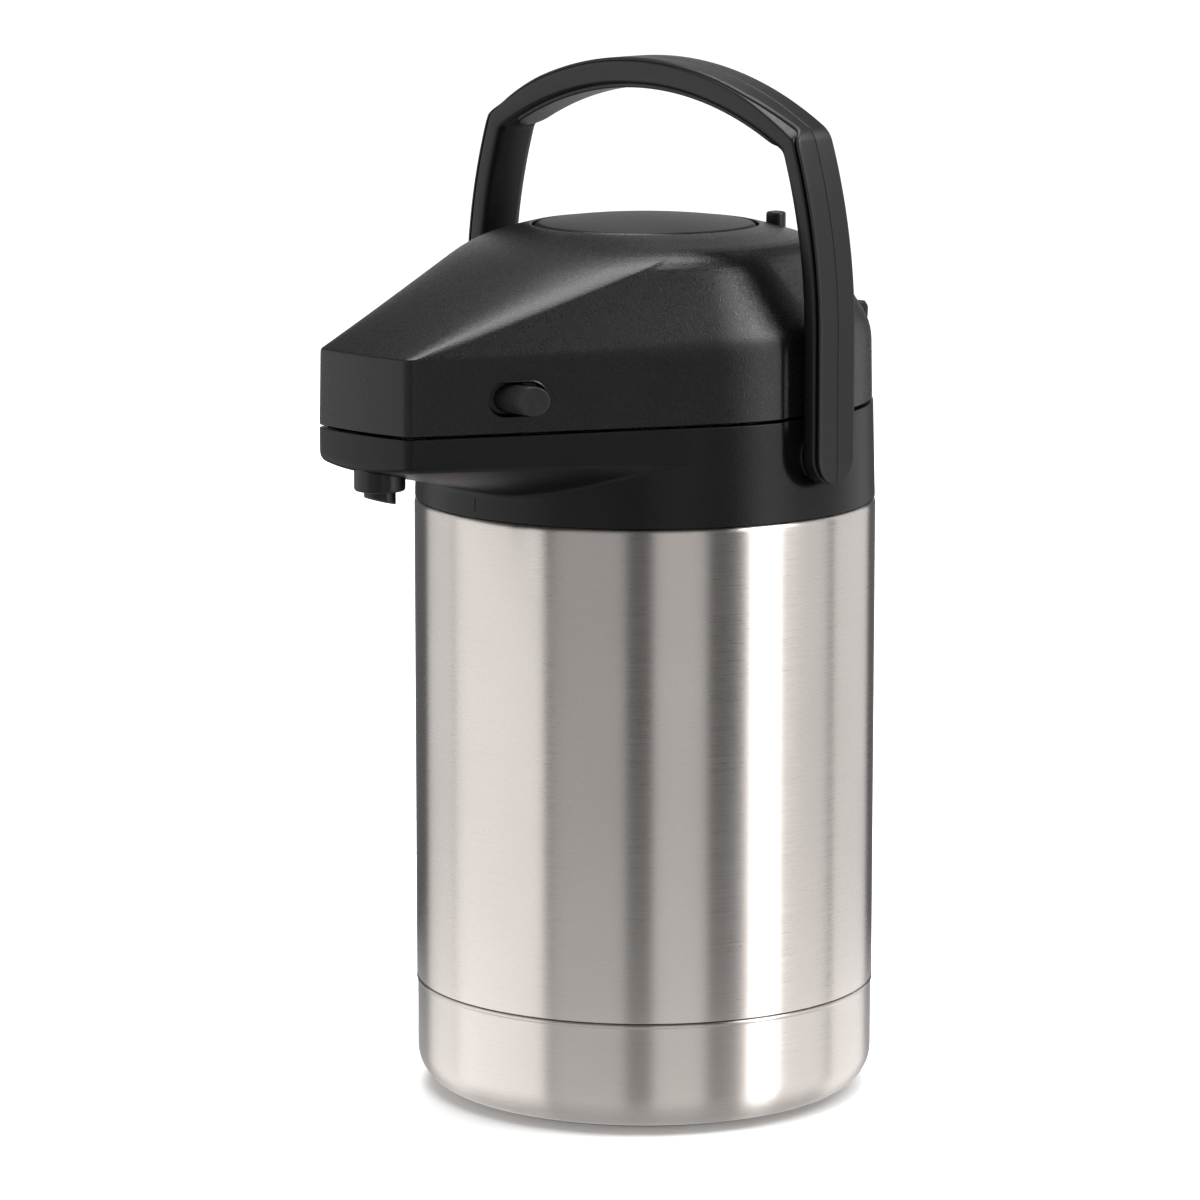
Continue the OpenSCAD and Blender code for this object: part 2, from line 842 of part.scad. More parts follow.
module lock_ring() {
    low = guide_top + clear;
    high = low + 2.4;
    outer = 56;
    scallop_r = 3;
    tab_angle = 10;
    tab_w = 5;
    peg_top = 314.5;
    peg_crown = 1.2;
    color(satin_black) rotate(90 - lock_angle) {
        difference() {
            ring(flange_r + 1.4, outer, low, high);
            for (a = [15 : 30 : 345]) rotate(a) translate([outer + 1, 0, 0])
                disc(scallop_r, low - 1, high + 1);
        }
        for (a = tab_angles) rotate(a - tab_angle / 2) rotate_extrude(angle = tab_angle)
            translate([button_r + 1.2, low]) square([tab_w, high - low]);
        translate([lock_r, 0, 0]) {
            disc(peg_w / 2, high - eps, peg_top);
            translate([0, 0, peg_top - eps]) rotate_extrude() dome_section(peg_w / 2, peg_crown);
        }
    }
}

// ---------- release buttons ----------

module release_button(side) {
    flange = release_flange_x;
    flange_out = flange + release_flange_t;
    peg_r = 1.6;
    leg_half = 3.8;
    leg_low = -16.5;
    tongue_low = -18.5;
    tongue_x = beak_side_x - 5.6;
    color(satin_black) at_release(side) {
        difference() {
            bar_x(release_r, flange_out, release_tip + 3);
            // end face parallel to the beak's side wall
            translate([release_tip, 0, 0]) rotate([0, 0, -beak_angle]) block([0, -20, -20], [20, 20, 20]);
        }
        bar_x(release_r + 2, flange, flange_out + 0.1);
        // peg that the spring sits on
        bar_x(peg_r, flange - 6.5, flange + 0.1);
        // latch leg and tongue
        block([flange, -leg_half, leg_low], [flange_out, leg_half, -4]);
        block([flange, -leg_half, tongue_low], [tongue_x, leg_half, leg_low + 0.1]);
    }
}

module release_spring(side) {
    start_x = 1.2;
    color(steel) at_release(side) translate([start_x, 0, 0]) rotate([0, 90, 0])
        coil_spring(2.6, 0.5, release_flange_x - 0.1 - start_x, 7, 12);
}

module release_left() { release_button(-1); }
module release_right() { release_button(1); }
module release_spring_left() { release_spring(-1); }
module release_spring_right() { release_spring(1); }

// ---------- handle ----------

// right half of the handle's outline, inset from the outside by arm on the arms and by grip on the arch
function bail_path(arm, grip) =
    let (half = handle_half - arm, straight_z = 280, lean_r = 200 - arm, arch_r = 148 - grip,
         corner = 9 - min(grip, 5),
         lean_c = [half - lean_r, straight_z], arch_c = [0, handle_top - grip - arch_r],
         c = common_centre(lean_c, lean_r - corner, arch_c, arch_r - corner),
         lean_a = atan2(c[1] - lean_c[1], c[0] - lean_c[0]),
         arch_a = atan2(c[1] - arch_c[1], c[0] - arch_c[0]))
    concat([[half, pivot_z]], arc(lean_c, lean_r, 0, lean_a, 12), arc(c, corner, lean_a, arch_a, 8, 1),
        arc(arch_c, arch_r, arch_a, 90, 24, 1));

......

**Set problem:**
Repeat the listing above without any change.

**Answer to the problem:**
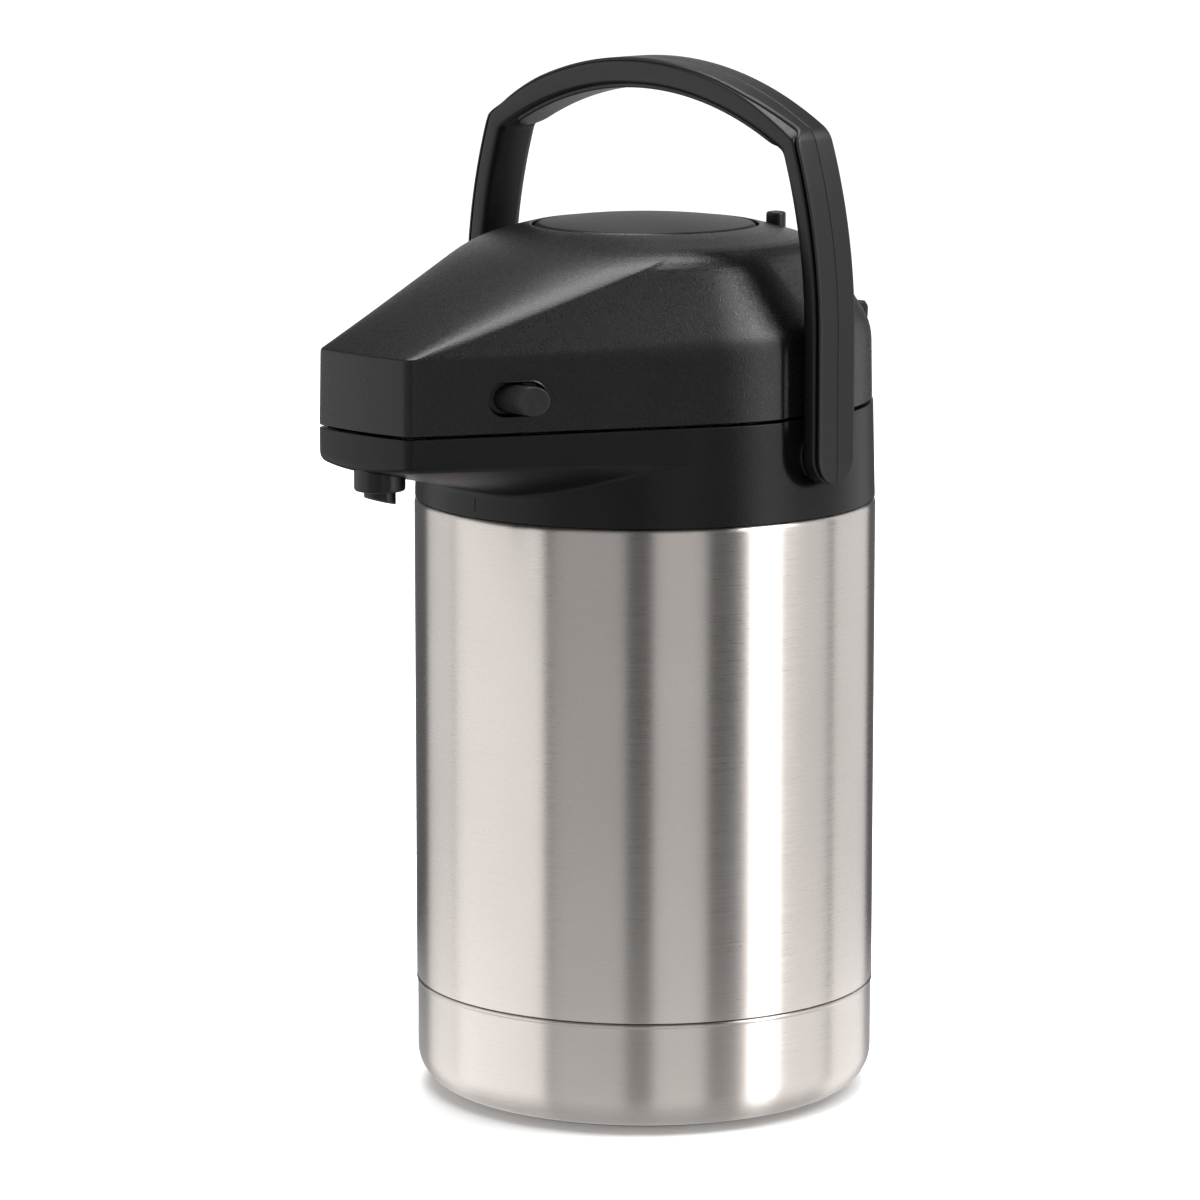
Continue the OpenSCAD and Blender code for this object: part 2, from line 842 of part.scad. More parts follow.
module lock_ring() {
    low = guide_top + clear;
    high = low + 2.4;
    outer = 56;
    scallop_r = 3;
    tab_angle = 10;
    tab_w = 5;
    peg_top = 314.5;
    peg_crown = 1.2;
    color(satin_black) rotate(90 - lock_angle) {
        difference() {
            ring(flange_r + 1.4, outer, low, high);
            for (a = [15 : 30 : 345]) rotate(a) translate([outer + 1, 0, 0])
                disc(scallop_r, low - 1, high + 1);
        }
        for (a = tab_angles) rotate(a - tab_angle / 2) rotate_extrude(angle = tab_angle)
            translate([button_r + 1.2, low]) square([tab_w, high - low]);
        translate([lock_r, 0, 0]) {
            disc(peg_w / 2, high - eps, peg_top);
            translate([0, 0, peg_top - eps]) rotate_extrude() dome_section(peg_w / 2, peg_crown);
        }
    }
}

// ---------- release buttons ----------

module release_button(side) {
    flange = release_flange_x;
    flange_out = flange + release_flange_t;
    peg_r = 1.6;
    leg_half = 3.8;
    leg_low = -16.5;
    tongue_low = -18.5;
    tongue_x = beak_side_x - 5.6;
    color(satin_black) at_release(side) {
        difference() {
            bar_x(release_r, flange_out, release_tip + 3);
            // end face parallel to the beak's side wall
            translate([release_tip, 0, 0]) rotate([0, 0, -beak_angle]) block([0, -20, -20], [20, 20, 20]);
        }
        bar_x(release_r + 2, flange, flange_out + 0.1);
        // peg that the spring sits on
        bar_x(peg_r, flange - 6.5, flange + 0.1);
        // latch leg and tongue
        block([flange, -leg_half, leg_low], [flange_out, leg_half, -4]);
        block([flange, -leg_half, tongue_low], [tongue_x, leg_half, leg_low + 0.1]);
    }
}

module release_spring(side) {
    start_x = 1.2;
    color(steel) at_release(side) translate([start_x, 0, 0]) rotate([0, 90, 0])
        coil_spring(2.6, 0.5, release_flange_x - 0.1 - start_x, 7, 12);
}

module release_left() { release_button(-1); }
module release_right() { release_button(1); }
module release_spring_left() { release_spring(-1); }
module release_spring_right() { release_spring(1); }

// ---------- handle ----------

// right half of the handle's outline, inset from the outside by arm on the arms and by grip on the arch
function bail_path(arm, grip) =
    let (half = handle_half - arm, straight_z = 280, lean_r = 200 - arm, arch_r = 148 - grip,
         corner = 9 - min(grip, 5),
         lean_c = [half - lean_r, straight_z], arch_c = [0, handle_top - grip - arch_r],
         c = common_centre(lean_c, lean_r - corner, arch_c, arch_r - corner),
         lean_a = atan2(c[1] - lean_c[1], c[0] - lean_c[0]),
         arch_a = atan2(c[1] - arch_c[1], c[0] - arch_c[0]))
    concat([[half, pivot_z]], arc(lean_c, lean_r, 0, lean_a, 12), arc(c, corner, lean_a, arch_a, 8, 1),
        arc(arch_c, arch_r, arch_a, 90, 24, 1));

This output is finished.